▶ _INFORMATION PROVIDED_:
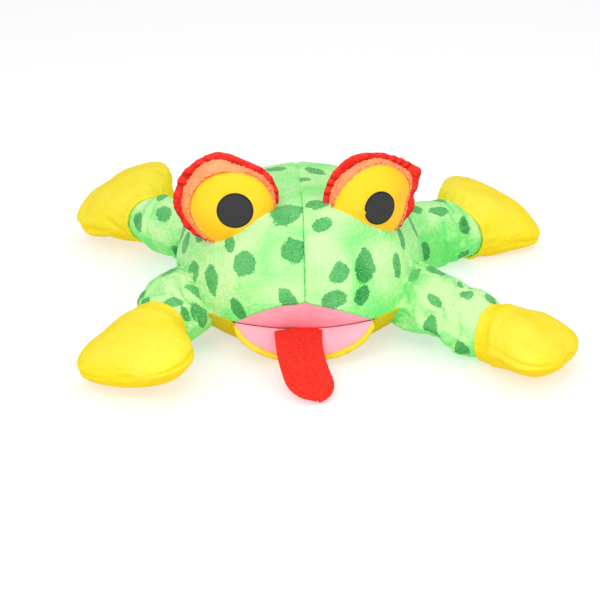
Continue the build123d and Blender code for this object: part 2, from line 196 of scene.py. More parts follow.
def keep_modifiers(piece):
    """The piece's modifiers become its mesh."""
    graph = bpy.context.evaluated_depsgraph_get()
    made = bpy.data.meshes.new_from_object(
        piece.evaluated_get(graph), preserve_all_data_layers=True, depsgraph=graph
    )
    piece.modifiers.clear()
    old = piece.data
    piece.data = made
    bpy.data.meshes.remove(old)
    piece.data.shade_smooth()


def refine(piece):
    """One Catmull-Clark subdivision, kept."""
    modifier = piece.modifiers.new("Refine", "SUBSURF")
    modifier.levels = modifier.render_levels = 1
    keep_modifiers(piece)


def thicken(piece, thickness=CLOTH):
    """A surface becomes a closed sheet of cloth, thickened inwards."""
    modifier = piece.modifiers.new("Cloth thickness", "SOLIDIFY")
    modifier.thickness = thickness * MM
    modifier.offset = -1
    modifier.use_even_offset = False
    keep_modifiers(piece)


def inflate(piece, held, pressure, cap, growth, bending=0.4):
    """Cloth simulation: the piece swells from inside, held fast at some points, and moves by at most cap."""
    frames, stiffness = 20, 12.0
    scene = bpy.context.scene
    before = points_of(piece)
    group = piece.vertex_groups.new(name="held")
    for index in np.flatnonzero(held > 0):
        group.add([int(index)], float(held[index]), "REPLACE")
    cloth = piece.modifiers.new("Cloth", "CLOTH")
    for key, value in {
        "quality": 6, "mass": 0.25, "tension_stiffness": stiffness, "compression_stiffness": stiffness,
        "shear_stiffness": stiffness / 2, "bending_stiffness": bending, "use_pressure": True,
        "uniform_pressure_force": pressure, "shrink_min": -growth, "vertex_group_mass": "held",
    }.items():
        setattr(cloth.settings, key, value)
    cloth.settings.effector_weights.gravity = 0
    cloth.point_cache.frame_start = 1
    cloth.point_cache.frame_end = frames
    for number in range(1, frames + 1):
        scene.frame_set(number)
    keep_modifiers(piece)
    scene.frame_set(1)
    moved = points_of(piece) - before
    length = np.linalg.norm(moved, axis=1, keepdims=True)
    move_points(piece, before + moved * np.minimum(1, cap / np.maximum(length, 1e-9)))
    piece.vertex_groups.clear()


def ring(name, grid):
    """A closed, subdivided ring from a grid whose rows go round it and whose columns go round its section."""
    piece = sheet(name, grid, wrap=True, closed=True)
    outward(piece)
    refine(piece)
    return piece


def panel(name, grid, thickness=CLOTH, turned=True, fine=True, holed=False, swell=None, values=(), ground=None,
          **ends):
    """A closed sheet of cloth through a grid of points.

    It can be cut for the rear opening, swelled by simulation, given numbers for the material to read, and
    flattened where it rests on the ground, over the given height.
    """
    piece = sheet(name, grid, **ends)
    if turned:
        outward(piece)
    if holed:
        cut_hand_hole(piece)
    if swell:
        inflate(piece, **swell)
    if fine:
        refine(piece)
    for key, rule in values:
        set_value(piece, key, rule(points_of(piece)))
    thicken(piece, thickness)
    if ground:
        points = points_of(piece)
        z = points[:, 2]
        points[:, 2] = np.where(z < ground, np.clip(z + ground, 0, None) ** 2 / (4 * ground), z)
        move_points(piece, points)
    return piece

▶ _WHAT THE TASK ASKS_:
Reproduce the listing above verbatim, from first line to last.

▶ _IN RESPONSE_:
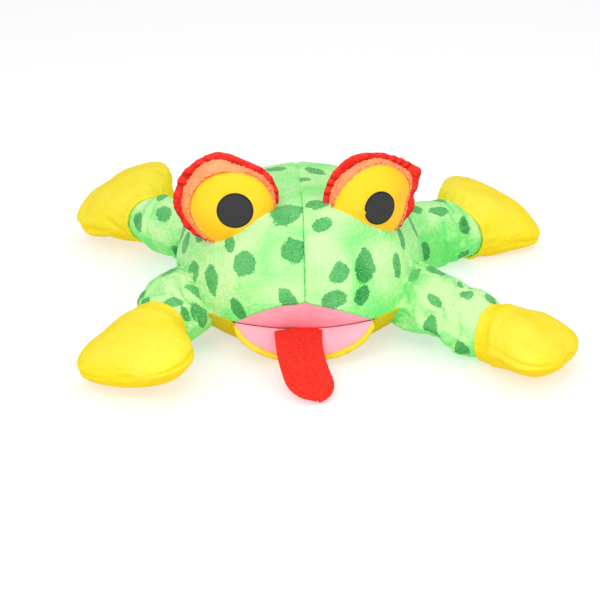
Continue the build123d and Blender code for this object: part 2, from line 196 of scene.py. More parts follow.
def keep_modifiers(piece):
    """The piece's modifiers become its mesh."""
    graph = bpy.context.evaluated_depsgraph_get()
    made = bpy.data.meshes.new_from_object(
        piece.evaluated_get(graph), preserve_all_data_layers=True, depsgraph=graph
    )
    piece.modifiers.clear()
    old = piece.data
    piece.data = made
    bpy.data.meshes.remove(old)
    piece.data.shade_smooth()


def refine(piece):
    """One Catmull-Clark subdivision, kept."""
    modifier = piece.modifiers.new("Refine", "SUBSURF")
    modifier.levels = modifier.render_levels = 1
    keep_modifiers(piece)


def thicken(piece, thickness=CLOTH):
    """A surface becomes a closed sheet of cloth, thickened inwards."""
    modifier = piece.modifiers.new("Cloth thickness", "SOLIDIFY")
    modifier.thickness = thickness * MM
    modifier.offset = -1
    modifier.use_even_offset = False
    keep_modifiers(piece)


def inflate(piece, held, pressure, cap, growth, bending=0.4):
    """Cloth simulation: the piece swells from inside, held fast at some points, and moves by at most cap."""
    frames, stiffness = 20, 12.0
    scene = bpy.context.scene
    before = points_of(piece)
    group = piece.vertex_groups.new(name="held")
    for index in np.flatnonzero(held > 0):
        group.add([int(index)], float(held[index]), "REPLACE")
    cloth = piece.modifiers.new("Cloth", "CLOTH")
    for key, value in {
        "quality": 6, "mass": 0.25, "tension_stiffness": stiffness, "compression_stiffness": stiffness,
        "shear_stiffness": stiffness / 2, "bending_stiffness": bending, "use_pressure": True,
        "uniform_pressure_force": pressure, "shrink_min": -growth, "vertex_group_mass": "held",
    }.items():
        setattr(cloth.settings, key, value)
    cloth.settings.effector_weights.gravity = 0
    cloth.point_cache.frame_start = 1
    cloth.point_cache.frame_end = frames
    for number in range(1, frames + 1):
        scene.frame_set(number)
    keep_modifiers(piece)
    scene.frame_set(1)
    moved = points_of(piece) - before
    length = np.linalg.norm(moved, axis=1, keepdims=True)
    move_points(piece, before + moved * np.minimum(1, cap / np.maximum(length, 1e-9)))
    piece.vertex_groups.clear()


def ring(name, grid):
    """A closed, subdivided ring from a grid whose rows go round it and whose columns go round its section."""
    piece = sheet(name, grid, wrap=True, closed=True)
    outward(piece)
    refine(piece)
    return piece


def panel(name, grid, thickness=CLOTH, turned=True, fine=True, holed=False, swell=None, values=(), ground=None,
          **ends):
    """A closed sheet of cloth through a grid of points.

    It can be cut for the rear opening, swelled by simulation, given numbers for the material to read, and
    flattened where it rests on the ground, over the given height.
    """
    piece = sheet(name, grid, **ends)
    if turned:
        outward(piece)
    if holed:
        cut_hand_hole(piece)
    if swell:
        inflate(piece, **swell)
    if fine:
        refine(piece)
    for key, rule in values:
        set_value(piece, key, rule(points_of(piece)))
    thicken(piece, thickness)
    if ground:
        points = points_of(piece)
        z = points[:, 2]
        points[:, 2] = np.where(z < ground, np.clip(z + ground, 0, None) ** 2 / (4 * ground), z)
        move_points(piece, points)
    return piece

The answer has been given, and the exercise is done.